House Speaker John Boehner told "Fox News Sunday" that he's trying to put together a "framework" to deal with the deficit and debt ceiling by the end of the day Sunday, and that if Democrats won't sign on, the GOP will move forward unilaterally. 

Boehner said he'd prefer to strike a bipartisan agreement with the other side of the aisle to both cut the deficit and raise the debt ceiling. But he said it's "too early to decide whether that's possible." 

"I would prefer to have a bipartisan approach to solve this problem. If that's not possible, I and my Republican colleagues in the House are prepared to move on their own ... today," Boehner said. 
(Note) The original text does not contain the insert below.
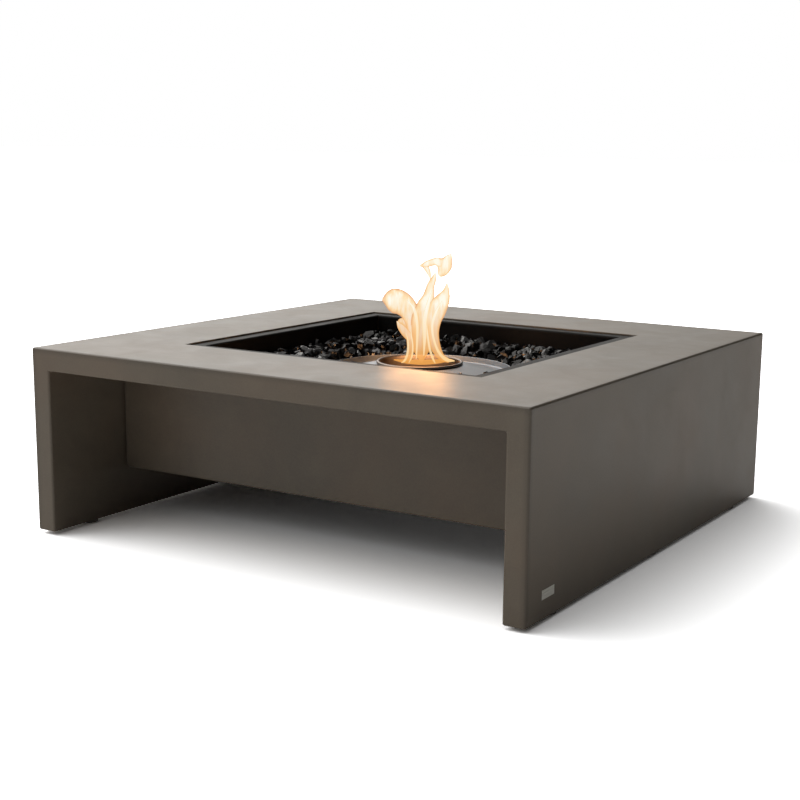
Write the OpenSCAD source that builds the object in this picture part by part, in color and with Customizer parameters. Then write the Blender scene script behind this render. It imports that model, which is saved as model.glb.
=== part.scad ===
// Low square fire-pit table: a cast-concrete waterfall body with two recessed aprons, a drop-in
// steel fire tray filled with fire glass, and a round liquid-fuel burner with a lift-out grate.
// Millimetres. +Z is up, +X to the right along the front, +Y to the back.
// The origin is the middle of the footprint, on the surface that the table stands on.

/* [Concrete body] */
// Width across the two legs
table_w = 1000; // [800:10:1300]
// Depth from the front edge to the back edge
table_d = 1000; // [800:10:1300]
// Height of the concrete from the underside of the legs to the table top
body_h = 334; // [270:1:450]
// Thickness of each side leg
leg_t = 40; // [32:1:60]
// Thickness of the top slab
slab_t = 40; // [32:1:60]
// Rounding of the outer edges
edge_r = 4; // [2:0.5:8]
// Rounding of the two inner corners of the arch
arch_r = 3; // [1:0.5:6]

/* [Aprons] */
// Gap between the way through the slab and the back of an apron
apron_off_pan = 4; // [2:1:20]
// Clear height under an apron, above the underside of the legs
apron_clear = 88; // [40:1:110]
// Thickness of an apron
apron_t = 26; // [20:1:40]
// Rounding of an apron's lower corners
apron_corner_r = 9; // [5:1:15]
// Gap between an apron's end and the rounding at the top of a leg
apron_gap = 0.5; // [0.5:0.5:4]

/* [Fire tray] */
// Side of the square opening in the top slab
opening = 620; // [510:5:750]
// Width of the ledge that carries the tray flange
ledge_w = 24; // [18:1:34]
// Drop of the flange below the table top
flange_drop = 3; // [1:0.5:6]
// Gap round the flange and round the pan
tray_gap = 2; // [1:0.5:4]
// Thickness of the folded tray sheet
tray_t = 2; // [1.5:0.5:3]
// Depth of the pan below the flange
pan_depth = 80; // [66:1:96]
// Thickness of the sealing strip under the flange
gasket_t = 1; // [0.5:0.5:2]
// Depth of the fire glass surface below the table top
glass_depth = 36; // [30:1:48]

/* [Burner] */
// Outer radius of the burner dish
dish_r = 177; // [147:0.5:213]
// Depth of the dish's outer gutter below the table top
dish_depth = 66; // [55:1:80]
// Height of the dish's upturned rim
dish_rim_h = 12; // [8:1:16]
// Inner radius of the collar, where the flame stands
mouth_r = 76.5; // [63:0.5:92]
// Depth of the collar's rolled lip below the table top
collar_depth = 40; // [33:1:50]
// Depth of the can's base below the table top
can_depth = 190; // [155:1:230]
// Thickness of the burner's sheet
sheet_t = 1.5; // [1:0.5:2]

/* [Grate] */
// Thickness of the perforated grate
grate_t = 3; // [2:0.5:4]
// Radius of one hole in the grate
grate_hole_r = 4; // [3:0.5:4.5]
// Spacing of the rings of holes
grate_pitch = 13; // [12:0.5:15]

/* [Feet and badge] */
// Thickness of a foot pad
foot_h = 6; // [5:0.5:12]
// Radius of a foot pad
foot_r = 14; // [10:1:15]
// Distance from the front or back edge in to the middle of an end pad
foot_inset = 110; // [60:5:160]
// Width of the blank badge plate
badge_w = 41; // [25:1:60]
// Height of the blank badge plate
badge_h = 15; // [8:1:25]
// Distance from the front edge to the near end of the badge
badge_from_front = 51; // [40:1:90]
// Distance from the underside of the leg to the badge
badge_from_base = 32.5; // [20:0.5:60]

/* [Fasteners] */
// Radius of a screw's shank
screw_r = 3; // [2.5:0.5:4]
// Length of a brass insert in the concrete
insert_l = 16; // [12:1:18]
// Number of bolts that hold the well under the tray
well_bolt_count = 8; // [4:2:12]

/* [Hidden] */
$fn = 96;

cut = 1;                 // how far a cutter runs past the face that it leaves
fit = 0.2;               // gap between pieces that are only slipped together
screw_clear = 0.4;       // gap round a screw's shank in a plate
arc_steps = 6;           // facets of a quarter-round edge
top_z = foot_h + body_h; // table top
slab_z = top_z - slab_t; // underside of the slab
arch_w = table_w - 2 * leg_t;

rebate_depth = flange_drop + tray_t + gasket_t;
through = opening - 2 * ledge_w;
flange_w = opening - 2 * tray_gap;
pan_w = through - 2 * tray_gap;
flange_z = top_z - flange_drop - tray_t;
pan_floor_z = flange_z + tray_t - pan_depth;
pan_under_z = pan_floor_z - tray_t;
weep_r = 4;              // drain hole in a corner of the pan
weep_inset = 30;

apron_back_y = through / 2 + apron_off_pan;
apron_face_y = apron_back_y + apron_t;
apron_w = arch_w - 2 * (arch_r + apron_gap);
apron_z = foot_h + apron_clear;
apron_h = slab_z - apron_z;
apron_edge_r = edge_r;

bracket_l = 60;
bracket_leg = 40;
bracket_t = 4;
bracket_x = (opening / 2 + arch_w / 2) / 2;
bracket_screw_x = bracket_l / 4;
bracket_screw_at = bracket_leg / 2 + bracket_t / 2;

head_r = 1.8 * screw_r;
head_h = screw_r;
insert_r = screw_r + 1.5;
screw_reach = 10;        // how far a screw runs into its insert
foot_seat = head_h + 0.6; // height of the screw head's seat inside a foot pad

badge_t = 1.2;
badge_tape_t = 0.3;
badge_edge = 1;          // raised border of the badge
badge_field_drop = 0.3;
badge_sink = 0.1;        // the badge lies this far below the leg's face

plate_under_z = top_z - dish_depth - sheet_t;
dish_gutter_w = 12;      // flat ring inside the dish's rim, which rests on the guard
dish_crown_w = 8;        // flat ring round the collar
guard_r = dish_r - 8;    // outer radius of the ring that carries the dish
guard_t = 2;
well_clear = 15.5;       // air space between the can and the well
well_flange_w = 17;
well_bolt_in = 26.3;     // from the guard ring's inside in to the well's bolts
well_bolt_out = 10.2;    // from the hole in the pan out to the well's bolts
well_pcd_r = guard_r - guard_t - well_bolt_in;
well_r = well_pcd_r - well_bolt_out;
can_r = well_r - well_clear;
well_floor_z = top_z - can_depth - 10;
well_bolt_r = 2.5;
well_bolt_head_r = 4.5;
well_bolt_head_h = 3;
well_nut_h = 4;
well_nut_r = 4.6;
drain_r = 4;

can_base_z = top_z - can_depth;
collar_top_z = top_z - collar_depth;
collar_r = mouth_r + sheet_t;
lip_r = 3;               // radius of the rolled lip
lip_centre_r = mouth_r + lip_r - 0.5;
crown_under_z = collar_top_z - 2 * lip_r - fit - sheet_t;
crown_r = collar_r + fit + dish_crown_w;
gutter_r = dish_r - dish_gutter_w;
collar_drop = 28;        // how far the collar hangs below the dish's crown
collar_foot_z = crown_under_z - collar_drop;
collar_flange_w = 4;
ledge_in = 6;            // width of the ledge that the grate lies on
grate_z = collar_foot_z + sheet_t;
grate_r = mouth_r - 0.8;
grate_rings = floor((grate_r - grate_hole_r - 4) / grate_pitch);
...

The speaker walked away from White House-led talks Friday, accusing the president of pressing too hard for tax hikes. The next step, he said, is to craft a package modeled after the one that passed out of the House this past week. That plan, though, was widely opposed by Democrats who described its prescribed cuts as too drastic. 

While Boehner said Sunday he's focused on "what's doable at the eleventh-hour," it's unclear how he might bridge the gap between the parties on anything modeled after Republicans' "cut, cap and balance" plan. The Senate already killed that plan once, and President Obama vowed to veto the original. 
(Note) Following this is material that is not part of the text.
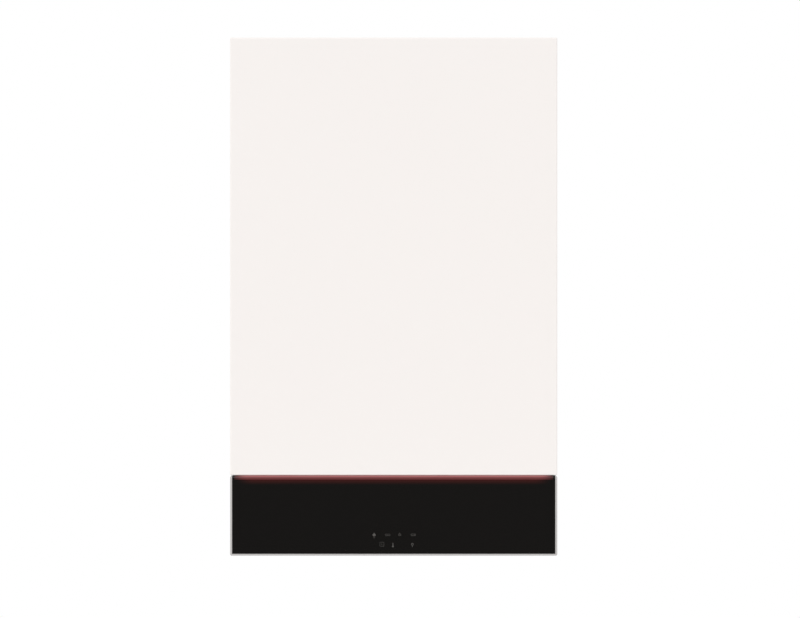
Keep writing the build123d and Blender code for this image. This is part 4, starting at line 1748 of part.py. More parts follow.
# places across and up from the middle of the board, with width, height and depth
BOARD_BLOCKS = (
    (-95.0, -5.0, 46.0, 52.0, 38.0),
    (-40.0, 22.0, 24.0, 18.0, 16.0),
    (-40.0, -20.0, 24.0, 18.0, 16.0),
    (10.0, 0.0, 36.0, 36.0, 8.0),
    (60.0, -32.0, 60.0, 16.0, 14.0),
    (105.0, 14.0, 30.0, 40.0, 22.0),
)
with BuildPart() as control_board:
    with BuildSketch(wall_plane(BOARD_BACK, 0, HOUSING_MIDDLE)):
        Rectangle(BOARD_WIDTH, BOARD_HEIGHT)
    extrude(amount=BOARD_THICKNESS)
    for block_x, block_z, block_width, block_height, block_depth in BOARD_BLOCKS:
        with BuildSketch(wall_plane(BOARD_BACK + BOARD_THICKNESS, block_x, HOUSING_MIDDLE + block_z)):
            Rectangle(block_width, block_height)
        extrude(amount=block_depth)
finish(control_board, "control_board")

EAR_END = HOUSING_HALF + EAR_THICKNESS
with BuildPart() as hinge_brackets:
    for sign in (-1, 1):
        plate_x = sign * (EAR_END + HINGE_SIDE_GAP)
        plate_start = HINGE_DEPTH - BRACKET_HALF_HEIGHT
        plate_end = FRAME_FRONT - SHEET
        with BuildSketch(cross_plane(plate_x, (plate_start + plate_end) / 2, HINGE_HEIGHT)):
            Rectangle(plate_end - plate_start, 2 * BRACKET_HALF_HEIGHT)
        extrude(amount=sign * HINGE_PLATE)
        foot_middle = plate_x + sign * BRACKET_FOOT / 2
        with BuildSketch(wall_plane(plate_end - HINGE_PLATE, foot_middle, HINGE_HEIGHT)):
            Rectangle(BRACKET_FOOT, 2 * BRACKET_HALF_HEIGHT)
        extrude(amount=HINGE_PLATE)
        with BuildSketch(cross_plane(plate_x, HINGE_DEPTH, HINGE_HEIGHT)):
            Circle(SHAFT_RADIUS)
        extrude(amount=-sign * EAR_THICKNESS)
finish(hinge_brackets, "hinge_brackets")
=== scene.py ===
import json
import math

import bmesh
import bpy
from mathutils import Matrix, Vector


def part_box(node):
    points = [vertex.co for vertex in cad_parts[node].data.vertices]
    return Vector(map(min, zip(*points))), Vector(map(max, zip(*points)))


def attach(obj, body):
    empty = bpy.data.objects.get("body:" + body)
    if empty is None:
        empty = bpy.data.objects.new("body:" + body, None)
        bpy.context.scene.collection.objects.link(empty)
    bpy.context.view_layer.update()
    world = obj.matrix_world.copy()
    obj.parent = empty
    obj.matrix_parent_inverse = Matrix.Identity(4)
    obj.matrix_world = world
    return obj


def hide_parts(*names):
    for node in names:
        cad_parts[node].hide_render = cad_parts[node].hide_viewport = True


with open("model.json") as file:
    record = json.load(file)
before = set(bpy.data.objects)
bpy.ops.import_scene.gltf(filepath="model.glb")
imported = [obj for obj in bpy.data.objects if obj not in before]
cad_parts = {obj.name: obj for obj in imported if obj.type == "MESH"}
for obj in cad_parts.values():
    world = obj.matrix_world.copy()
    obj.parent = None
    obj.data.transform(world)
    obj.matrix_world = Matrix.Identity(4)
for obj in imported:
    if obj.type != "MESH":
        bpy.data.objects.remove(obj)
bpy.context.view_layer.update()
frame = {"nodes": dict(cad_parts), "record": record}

# The boiler hangs on the wall plane y = 0 and faces -Y. All is in metres, and its top is at z = 0.09.
MM = 0.001
BOTTOM = -0.86  # z of its bottom edge
FACE = -0.5  # y of its front
HALF_WIDTH = 0.3
DOWN = (0, 0, -1)
UP = (0, 0, 1)
FRONT = (0, -1, 0)
BACK = (0, 1, 0)
X, Y, Z = 0, 1, 2
SAME = 1e-6  # two places less than this apart are one
NOISE_RANGE = (0.3, 0.7)  # nearly all values of a noise texture lie in here
WHOLE_RANGE = (0.0, 1.0)


def z_at(height):
    """The z of a height given in millimetres above the bottom edge."""
    return BOTTOM + height * MM


def at(x, depth, height):
    """A point given in millimetres: right of the middle, out from the wall, up from the bottom edge."""
    return Vector((x * MM, -depth * MM, z_at(height)))


# ---------------------------------------------------------------- shader nodes

def fill(tree, made, inputs):
    """Links each input or gives it its value, and hands back the node's outputs."""
    for key, value in inputs.items():
        if isinstance(value, bpy.types.NodeSocket):
            tree.links.new(value, made.inputs[key])
        else:
            made.inputs[key].default_value = value
    return made.outputs


def add(tree, kind, inputs=None, **settings):
    """A shader node with its settings and inputs."""
    made = tree.nodes.new("ShaderNode" + kind)
    for key, value in settings.items():
        setattr(made, key, value)
    return fill(tree, made, inputs or {})


def use(tree, shared, inputs):
    """One of the shader groups below, placed in a material with its own values."""
    made = tree.nodes.new("ShaderNodeGroup")
    made.node_tree = shared
    return fill(tree, made, inputs)


def math_node(tree, operation, first, second=0.0, third=0.0):
    return add(tree, "Math", {0: first, 1: second, 2: third}, operation=operation)[0]


def vector_node(tree, operation, first, second=(0, 0, 0), third=(0, 0, 0)):
    return add(tree, "VectorMath", {0: first, 1: second, 2: third}, operation=operation)[0]


def length(tree, vector):
    return add(tree, "VectorMath", {0: vector}, operation="LENGTH")[1]


def axes(tree, vector):
    """The x, y and z of a vector."""
    return add(tree, "SeparateXYZ", {0: vector})[:3]


def slope(tree, value, start, end, low=0.0, high=1.0):
    """low where value is below start, high above end, and a straight ramp between."""
    return add(tree, "MapRange", {0: value, 1: start, 2: end, 3: low, 4: high})[0]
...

On a separate track, Boehner said his last offer remains "on the table." 

Under that plan, Boehner acknowledged he had agreed to $800 billion in new revenue over the next decade -- combined with spending cuts and other changes worth far more than that. 

Boehner insisted the $800 billion would come from a broadened tax base and not from any tax increase. "It was not raising taxes," he said, no doubt mindful of House conservatives' stiff opposition to anything that resembles a tax hike. 
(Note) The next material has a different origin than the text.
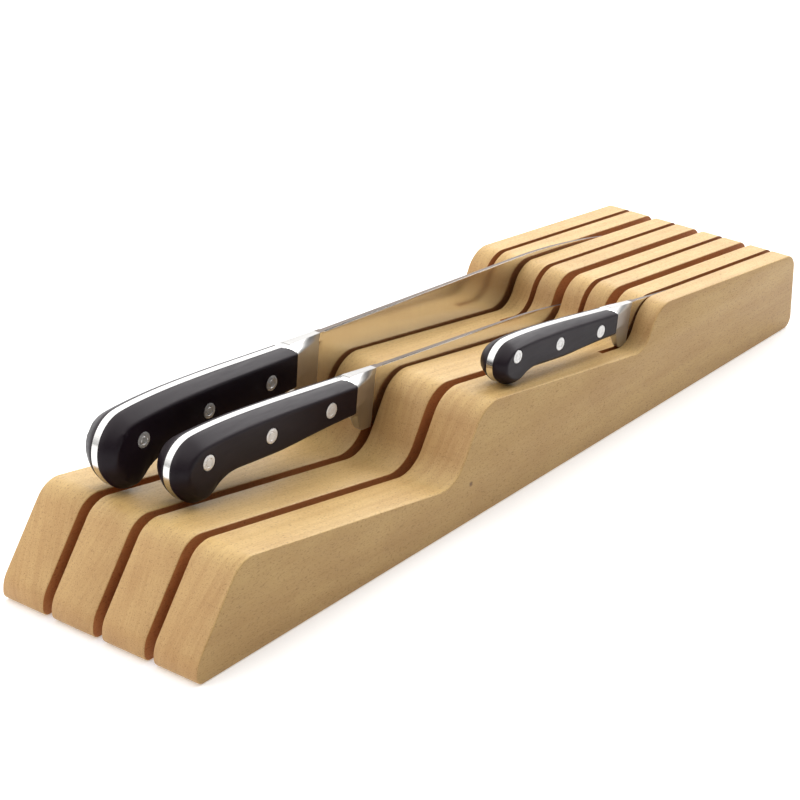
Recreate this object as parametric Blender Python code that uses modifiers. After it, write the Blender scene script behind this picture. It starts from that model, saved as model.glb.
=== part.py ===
"""Knife tray for a drawer, with a cook's knife, a utility knife and a paring knife lying in it.

Axes: X runs across the tray, Y along it (the low nose is at -Y), Z is up.
The origin is the middle of the tray's underside.
"""
import math

import bmesh
import bpy
import numpy as np
from mathutils import Vector
from mathutils.geometry import intersect_point_line

MM = 0.001
TOUCH_GAP = 0.3 * MM

# Tray: four boards on edge, side by side, with a wide slot between each two
TRAY_LENGTH = 400 * MM
BOARD_WIDTH = 21.2 * MM
SLOT_WIDTH = 4.4 * MM
BOARD_PITCH = BOARD_WIDTH + SLOT_WIDTH
BOARD_COUNT = 4
EDGE_EASING = 0.5 * MM

# Side profile of a board: distance from the nose, height, corner radius
BOARD_CORNERS = [
    (0.0, 0.0, 3.5),
    (0.0, 8.1, 12.0),
    (24.8, 41.2, 12.0),
    (148.9, 18.4, 15.0),
    (167.5, 48.3, 15.0),
    (279.5, 30.0, 10.5),
    (289.1, 48.1, 13.0),
    (400.0, 35.1, 7.0),
    (400.0, 0.0, 5.0),
]
ARC_STEP = math.radians(12)

# Saw kerf in the middle of each board, in the highest step only
KERF_WIDTH = 2.6 * MM
KERF_FLOOR = 14 * MM
SAW_RADIUS = 80 * MM
KERF_FLOOR_START = 313 * MM
KERF_CUTTER_TOP = 60 * MM

# Spacer strips glued between the boards, and dowels through boards and strips
SPACER_TOP = 12 * MM
SPACER_INSET = 30 * MM
DOWEL_RADIUS = 3 * MM
DOWEL_HEIGHT = 6 * MM
DOWEL_BLIND_WALL = 8 * MM
DOWEL_PLACES = {"front": -130 * MM, "middle": 0.0, "rear": 130 * MM}

# Handle outline, common to the knives: distance from the bolster towards the butt as a share of
# the scale's length, and depth below the spine line as a share of the handle's height
HANDLE_TOP = [(0.0, 0.01), (0.20, -0.01), (0.45, -0.03), (0.68, -0.02), (0.86, 0.04)]
HANDLE_BUTT = [(0.935, 0.13), (0.982, 0.34), (1.0, 0.62), (0.988, 0.92), (0.945, 1.18)]
HANDLE_HOOK = [(0.90, 1.33), (0.855, 1.38), (0.81, 1.29), (0.765, 1.12)]
HANDLE_BELLY = [(0.70, 1.02), (0.57, 1.0), (0.42, 0.98), (0.27, 0.91), (0.13, 0.85), (0.0, 0.81)]
HANDLE_OUTLINE = HANDLE_TOP + HANDLE_BUTT + HANDLE_HOOK + HANDLE_BELLY
THROAT_SHARE = HANDLE_BELLY[-1][1]
OUTLINE_STEPS = 2
# Places along the scale, closer together where the butt turns
SCALE_STATIONS = [0, 0.12, 0.25, 0.38, 0.5, 0.6, 0.69, 0.75, 0.80, 0.85, 0.895, 0.93, 0.958, 0.98, 0.993, 1]

# The scales slant from the tang out to their flat sides. The facet's depth follows the handle's
# width, and rows of the mesh run along it at these shares of its depth.
FACET_SLOPE = 0.56
FACET_ROWS = [0.0, 0.32, 0.66, 1.0]
FACET_RIM = 0.5 * MM
FACET_BULGE = 0.85
BOLSTER_SWEEP = 1.15

TANG_THICKNESS = 3.0 * MM
BOLSTER_FRONT = 1.5 * MM
EDGE_THICKNESS = 0.4 * MM
RIVET_HEAD_DEPTH = 2.5 * MM
RIVET_SHANK_SHARE = 0.65
RIVET_SIDES = 12
RIVET_PLACES = {"front": 0.0, "middle": 0.5, "rear": 1.0}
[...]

What shattered the talks, Boehner said, was a White House demand to weave $400 billion in additional revenue into the package. 

At that point, Boehner said, "it was time for me to step back." He said he never took his last offer off the table, but added: "It may be pretty hard to put Humpty Dumpty back together again." 

A White House official disputed Boehner's version of events. The official said the president asked for, but did not demand, $400 billion in additional revenue. 

White House Chief of Staff Bill Daley, speaking on NBC's "Meet the Press," also said the administration merely asked Republicans whether they could accept more revenue in the package. "We never heard back," Daley said. "There was no ultimatum." 

As both sides challenge each other's narratives over what went wrong, they continue to face an Aug. 2 deadline to strike a deal. The Obama administration says the country will face default after that date if the debt ceiling is not raised. 

While Boehner said lawmakers are going to have to work on a "two-stage process" in the days ahead, the Obama administration has forcefully opposed any short-term deal that does not raise the debt ceiling through the next election. 

Treasury Secretary Tim Geithner told "Fox News Sunday" that such a stopgap "makes no sense."